• Source material
▶
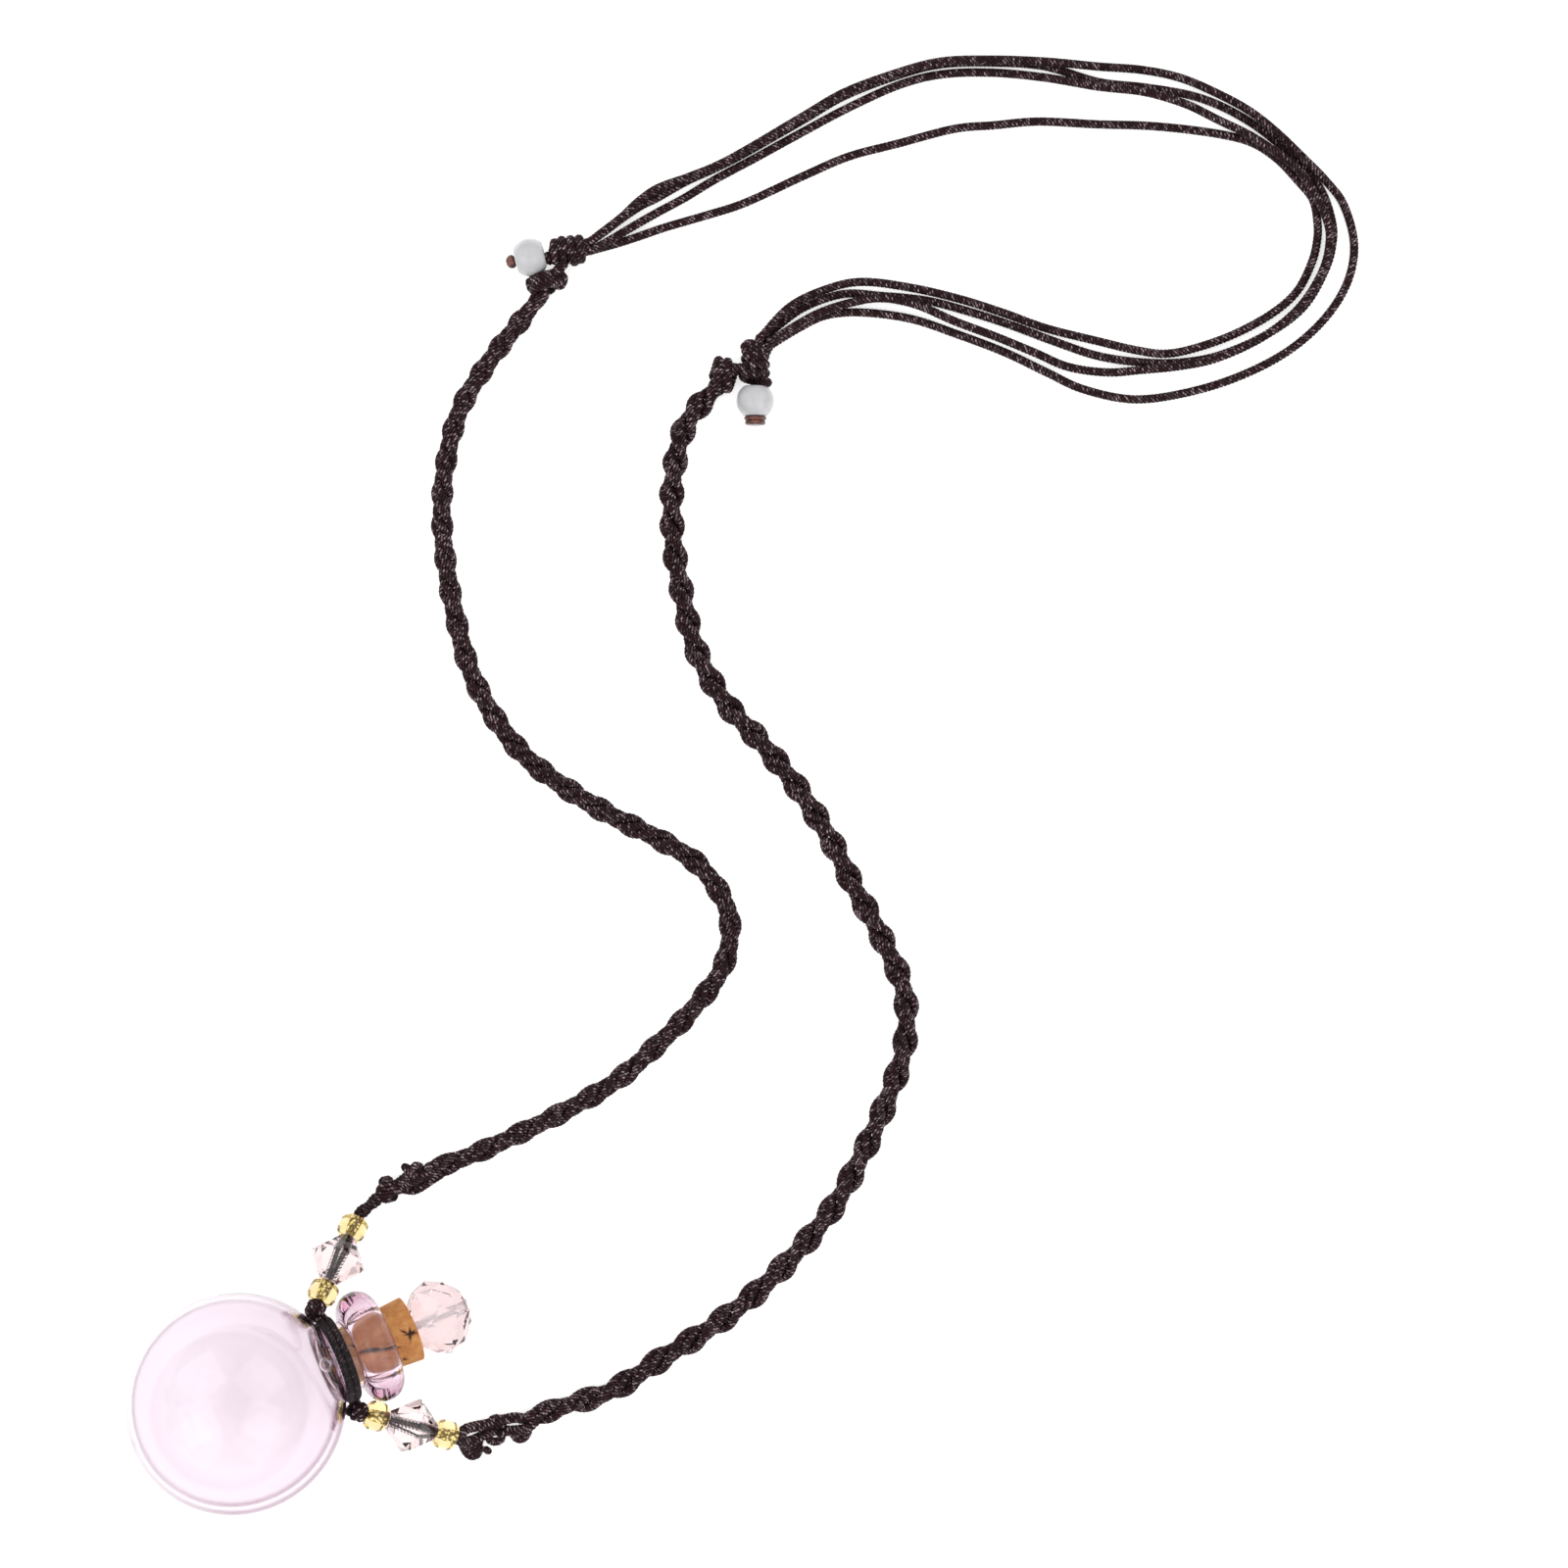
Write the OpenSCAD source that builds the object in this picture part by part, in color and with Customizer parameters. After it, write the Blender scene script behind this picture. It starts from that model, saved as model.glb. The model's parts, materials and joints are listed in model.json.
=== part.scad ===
// A bottle pendant on a long braided necklace, lying as it rests on a table.
// Millimetres. Z is up, the table is at Z = 0, and the origin is under the middle of the necklace.

/* [Bottle] */
// Outer diameter of the glass ball
ball_d = 23; // [18:0.5:30]
// Thickness of the ball's glass
glass_wall = 0.7; // [0.5:0.1:1.2]
// Outer diameter of the glass neck
neck_d = 7.5; // [7:0.1:9]
// Height of the neck between the ball and the lip
neck_h = 1.7; // [1.5:0.1:5]
// Outer diameter of the thick lip
lip_d = 12.2; // [10:0.1:15]
// Height of the lip
lip_h = 4; // [4:0.1:6]
// Radius of the lip's rounded edges
lip_round = 1.9; // [0.5:0.1:1.9]
// Direction in which the neck points on the table, in degrees from +X
bottle_yaw = 21; // [16:1:26]

/* [Stopper] */
// Diameter of the cork at its inner end
cork_inner_d = 5.8; // [4.5:0.1:6]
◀
• Exercise directions
Go through the listing above and list every line that has the word "part".

• The response
Write the OpenSCAD source that builds the object in this picture part by part, in color and with Customizer parameters. After it, write the Blender scene script behind this picture. It starts from that model, saved as model.glb. The model's parts, materials and joints are listed in model.json.
=== part.scad ===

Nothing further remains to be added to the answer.